I often think about what motherhood was like for my mom, especially given her childhood.

Her mother passed when she was a baby (1917), and she was raised by her grandmother, a single woman who became a bootlegger to take care of her family.  As a teen, my mom was one of her delivery people, traveling around New York City on the subway with hidden bottles of wine that her grandmother made in their basement.   

My mom told me that one day after her subway ride near the customer’s home, she fell, and the bottle broke.  My mom didn’t know what to do; she felt she had failed and sat and cried, with wine having spilled all around her.  She was afraid that the woman would be angry and was even more concerned that she’d come home empty-handed – void of the payment her grandmom was expecting – and the family wouldn’t have the money needed for food.

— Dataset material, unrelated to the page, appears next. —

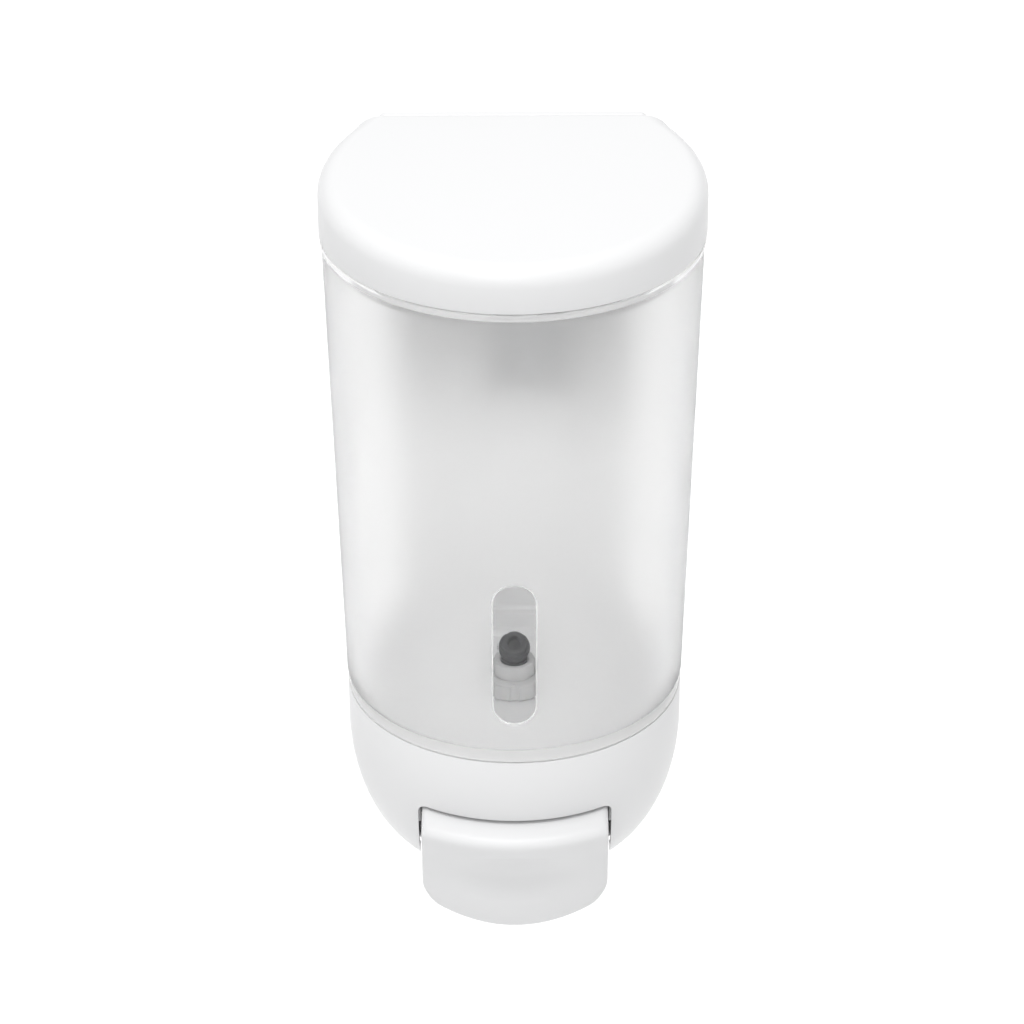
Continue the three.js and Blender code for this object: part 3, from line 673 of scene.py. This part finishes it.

I don’t know of anyone else who can brag about the fact that his/her great grandparent was a bootlegger (other than my siblings), so I’ll assume my mom had an atypical upbringing.  In turn, I had a different kind of life growing up as compared with my friends whose moms were stay-at-home caregivers.  I wore a red key around my neck, often coming home to an empty house, while my mom worked full-time and dedicated her life to making the world a more just, compassionate and peaceful place for everyone around us.  

Weekends were spent accompanying her on picket lines, watching her run city-wide campaigns from our house for my dad, seeing her stay up all night to write legislation for him to introduce in City Council, etc. etc...but also sharing special time together:  watching Elvis movies, talking about friends and giving people the benefit of the doubt, passing on advice to me such as being sure to dance whenever the opportunity presented itself and so on.      

It's been just over 4 years since my mom passed, and I have recently come to realize that it's the little things – everyday happenings, stories shared, all that I have seen, heard and digested throughout my life - not the big things, that have shaped me. Every one of them has added a piece to my puzzle.

I love that, for me, so many of those pieces involve my mom.